Everything goes dark a little further down

C’est par l’image que la monstruosité est créée. Des monstres de fiction, aux freak shows ou à l’hystérie du XIXè, la fabrication d’images joue un rôle primordial. Pour définir l’hystérie on érige en preuve des images mises en scène, qui ne viennent pas illustrer un concept existant mais qui le créent avec elles. Par hypnose, on déclenche des crises sur commande, pour le spectacle. Dans les freak shows, on invente des histoires incroyables, on retouche les images, on ajoute des poils, on fait poser les personnes de petite taille sur des chaises immenses et les géants sur des chaises minuscules. Il faut que ce soit spectaculaire. Sous les regards curieux, l’anormalité est exhibée et renforce la norme.

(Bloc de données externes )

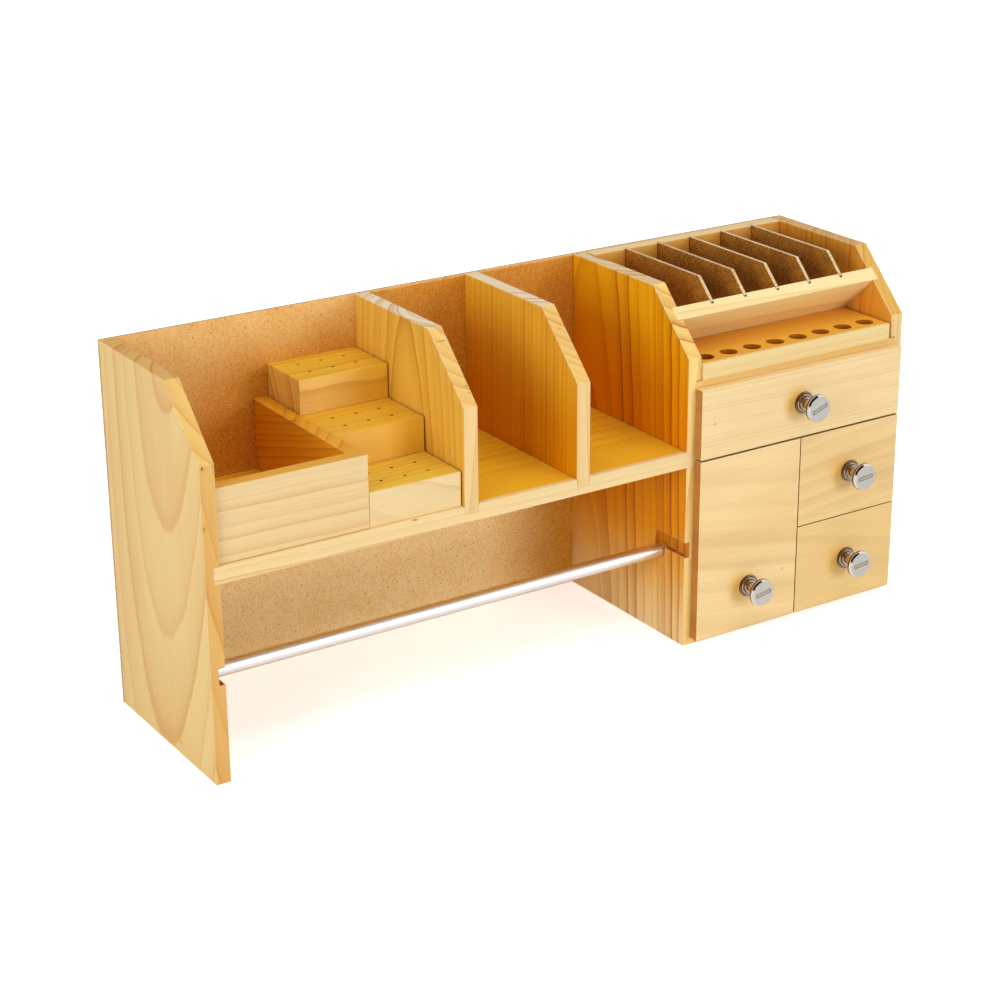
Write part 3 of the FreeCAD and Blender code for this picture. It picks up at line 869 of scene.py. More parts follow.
class Joints:
    """Tells which edges of a board lie against another board, where dirt and shadow gather."""

    reach = 1.3 * MM
    wide_reach = 1.9 * MM
    shortest = 20 * MM
    slender = 14 * MM
    steps = 8
    edge_share = 0.55
    leaning = ("divider_rest",)
    closed = ({"bin_front", "lower_bur_block"}, {"bin_side", "lower_bur_block"})

    def __init__(self, node: str) -> None:
        """Takes the boxes of all the other nodes, apart from what leans and what closes without a line."""
        others = (name for name in frame["nodes"] if name != node and name not in self.leaning)
        self.boxes = [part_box(name) for name in others if {name, node} not in self.closed]

    def near(self, place: Vector, reach: float) -> bool:
        """Whether a place is inside another node's box, or within reach of it."""
        return any(
            all(low[axis] - reach <= place[axis] <= high[axis] + reach for axis in range(3))
            for low, high in self.boxes
        )

    def share(self, face: bpy.types.MeshPolygon, corners: Sequence[Vector], rounded: bool) -> float:
        """How dark a face is: its longest diagonal must be near other boards all along, and long enough.

        Args:
            face: a face of the board.
            corners: its corners.
            rounded: whether it is part of a rounded edge.

        Returns:
            1 for a round in a joint, less for a narrow edge that faces another board, and 0 elsewhere.
        """
        start = corners[0]
        far = max(corners, key=lambda corner: (corner - start).length)
        length = (far - start).length
        if length < self.shortest or not rounded and face.area / length > self.slender:
            return 0.0
        reach = self.reach if rounded else self.wide_reach
        if not all(self.near(start.lerp(far, step / self.steps), reach) for step in range(self.steps + 1)):
            return 0.0
        return 1.0 if rounded else self.edge_share


def ease_edges(piece: Piece, node: str, ease: float, segments: int = 2) -> Piece:
    """Rounds a board's sharp edges and marks the rounds: "seam" in a joint and "arris" elsewhere.

    Args:
        piece: the board, with any other modifiers already on it.
        node: the CAD node it stands for.
        ease: how far the rounding reaches from the edge, in metres.
        segments: how many strips each rounding has.

    Returns:
        The board as a plain mesh.
    """
    bevel = piece.modifiers.new("eased edges", "BEVEL")
    bevel.width = ease
    bevel.segments = segments
    bevel.limit_method = "ANGLE"
    bevel.angle_limit = math.radians(30.0)
    bevel.use_clamp_overlap = True
    bevel.material = 1
    plain_mesh(piece)
    mesh = piece.data
    joints = Joints(node)
    seams, arrises = [], []
    for face in mesh.polygons:
        rounded = face.material_index == 1
        seam = joints.share(face, [mesh.vertices[corner].co for corner in face.vertices], rounded)
        seams.append(seam)
        arrises.append(1.0 if rounded and not seam else 0.0)
        face.material_index = 0
    mark_faces(mesh, "seam", seams)
    mark_faces(mesh, "arris", arrises)
    mesh.materials.clear()
    settle_normals(mesh)
    return piece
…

Dans ce projet, je travaille sur l’idée du monstre banal. Je veux révéler une monstruosité qui se cache en chacun de nous, l’embrasser plutôt que de la rejeter. En m’inspirant de l’iconographie scientifique, médicale ou anatomique des beaux arts, je tente de déconstruire et de reconstruire les représentations normatives du corps. À travers une recherche expérimentale pour dépasser mon corps, jusqu’à m’en débarrasser, je cherche à atteindre par l’image une dégradation corporelle, jusqu’à l’informe. Pour cela, j’utilise l’auto-représentation comme moyen d’action sur mon propre corps. Je tente de le traiter comme une matière modulable, et par sa fragmentation et son morcellement, de reconstruire l’image d’un corps nouveau. Dans Le corps redressé, Georges Vigarello utilise la métaphore de la glaise pour parler du corps et la manière dont la main de l’adulte vient modeler l’enfant et lui imposer ses limites sociales et psychologiques. Paul B. Preciado parle quand à lui du corps trans comme d’un « espace à construire, à réinventer », mais peut-être faut-il étendre ce constat à tous les corps, ou du moins à toutes les images de corps ? Jusqu’où un corps est-il corps, et comment peut-il se libérer des. normes qui l’étouffent ? Ce travail, dans une dimension libératoire, tente de brouiller les limites entre le normal et l’anormal.

MATTHIEU CROIZIER

Né en 1994 à Genève. Il a passé un CFC de photographe au CEPV (Centre d’enseignement professionnel de Vevey) puis est entré à l’ECAL (Ecole cantonale d’art de Lausanne) où il termine actuellement son Bachelor.